Pearlman: It had nothing to do with his baseball ability, actually. And it had little to do with steroids. You have this guy who is iconic, who is a super duper-duper star and I knew very little about him. His late hey-day was during my time covering baseball at SI, and you heard so little about him, except the basics they've been feeding you. But Clemens had this childhood in Dayton, Ohio, that almost no one knew about. It was just two pages in his autobiography. Here is a guy in the news, he's everywhere. Even my mother knows who he is. And yet we know nothing about him.
PCC: Did he make himself available to you?
Pearlman: Zero. I knew he wouldn't. You do this enough, you figure it out. Not only is he sort of guarded to begin with, but he's under investigation. I can't blame him for not talking to me. So you interview 400 people, and try to talk to everyone who has ever dealt with him. He sees himself in a warped way, so you try to talk to people who can give you truthful analysis of what he's like.
PCC: What was the timing like on releasing that book? He was all over the news.

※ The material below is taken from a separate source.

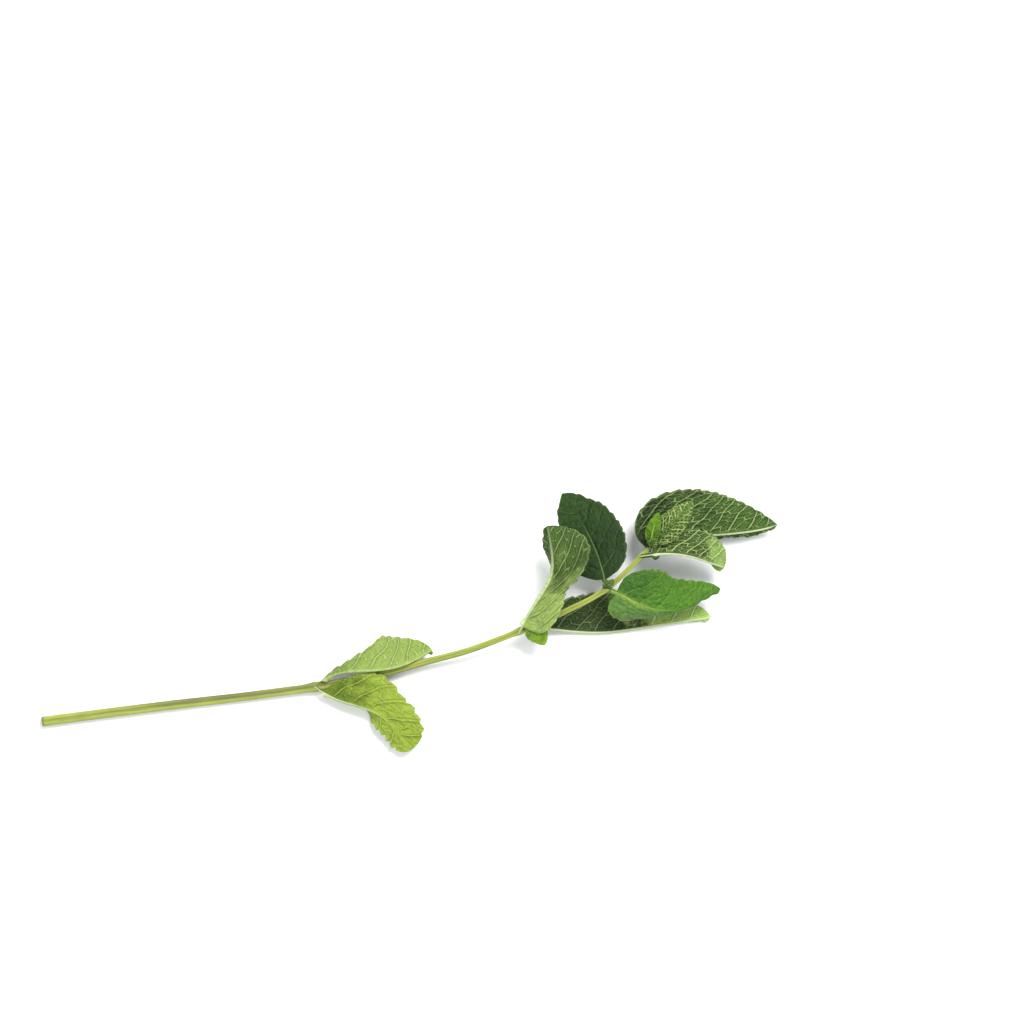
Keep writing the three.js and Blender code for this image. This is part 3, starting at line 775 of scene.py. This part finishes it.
# %% First pair
LEAVES = {}
LEAVES["leaf_1_right"] = dict(
    joint=0, length=38.5, half=12.2, shape=(0.5, 0.5), teeth=12, relief=0.6,
    wave=0.4, waves=2, wave_start=0.3,
    left_width=[0.5, 0.5, 0.4, 0.34, 0.34, 0.5], right_width=[0.75, 0.72, 0.82, 0.95, 0.76, 0.82, 1],
    heading=[-52, -41, -30, -36, -56, -72, -76], pitch=[26, 18, 6, -2, -6, -8, -6],
    roll=[174, 172, 172, 176, 180],
    left=[70, 132, 128, 70, 16, 8, 8], right=[8, 6, 4, -12, -28, -26, -10],
    curl_left=[6, 6, 6, 10, 8, 4], curl_right=[0, 4, 12, 50, 70, 60, 20],
    bite=1.8, seed=0.7, material=OLD_RIGHT, slot="leaf_old",
)
LEAVES["leaf_1_left"] = dict(
    joint=0, length=41, half=10.2, shape=(0.5, 0.5), teeth=11, relief=0.6,
    wave=0.5, waves=2.5, wave_start=0,
    left_width=[0.4, 0.5, 0.7, 0.7], right_width=[0.2, 0.24, 0.56, 1.08, 1.05, 1],
    heading=[28, 8, -9, -13, -2, 12, 18], pitch=[30, 18, 2, -4, -4, -2], roll=[200, 184, 180, 178],
    left=[60, 126, 136, 138, 130, 90], right=[10, 12, 16, 18, 18, 14],
    curl_left=[6, 6, 6], curl_right=[4, 4, 4],
    bite=1.2, seed=1.9, material=OLD_LEFT, slot="leaf_old",
)

# %% Second pair
LEAVES["leaf_2_upper"] = dict(
    joint=1, length=41, half=13.4, shape=(0.3, 0.45), teeth=14, relief=0.6,
    wave=0.3, waves=2, wave_start=0.1,
    left_width=[0.9, 0.72, 0.66, 0.68, 0.88, 1.13, 0.8], right_width=[0.5, 0.5, 0.6, 0.7, 0.75, 0.8, 0.8],
    heading=[49, 46, 43, 46, 72, 84, 84], pitch=[44, 40, 28, 14, -4, -20, -44], roll=[180, 180, 180, 180],
    left=[0, 0, 26, 44, 24, 0, -4], right=[80, 124, 116, 104, 86, 76, 60],
    curl_left=[-8, -6, 4, 4, -4, -6], curl_right=[4, 4, 4], sweep_left=[-0.2, -0.1, 0, 0, 0, 0, 0],
    lean=1.5, net=1.25, seed=3.1, material=UPRIGHT, slot="leaf",
)
LEAVES["leaf_2_lower"] = dict(
    joint=1, length=63.5, half=12.6, shape=(0.62, 0.7), teeth=16, relief=0.7,
    wave=0.3, waves=2.5, wave_start=0.6, left_width=[1, 1, 1, 0.9, 0.6, 0.4],
    heading=[-2, -20, -19, -9, -6, -7, -7], pitch=[-32, -24, -4, 1, 1, 2, 3], roll=[180, 180, 180],
    left=[90, 140, 148, 132, 60], right=[6, 0, -3, -3, -2],
    curl_left=[0, 0, 0], curl_right=[2, 2, 2],
    seed=4.3, material=LONG, slot="leaf",
)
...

Pearlman: The timing was terrible actually. I think if it came out two years ago it would have done better. But people are sick of hearing about steroids. I'm two for four on bestsellers and my two non-best sellers are steroids guys.
PCC: What's next for you?
Pearlman: I just started researching a Walter Payton biography. He's actually a nice guy. I've yet to write about a saintly-type figure. Hopefully I won't find anything. I'm hoping this guy is the real deal.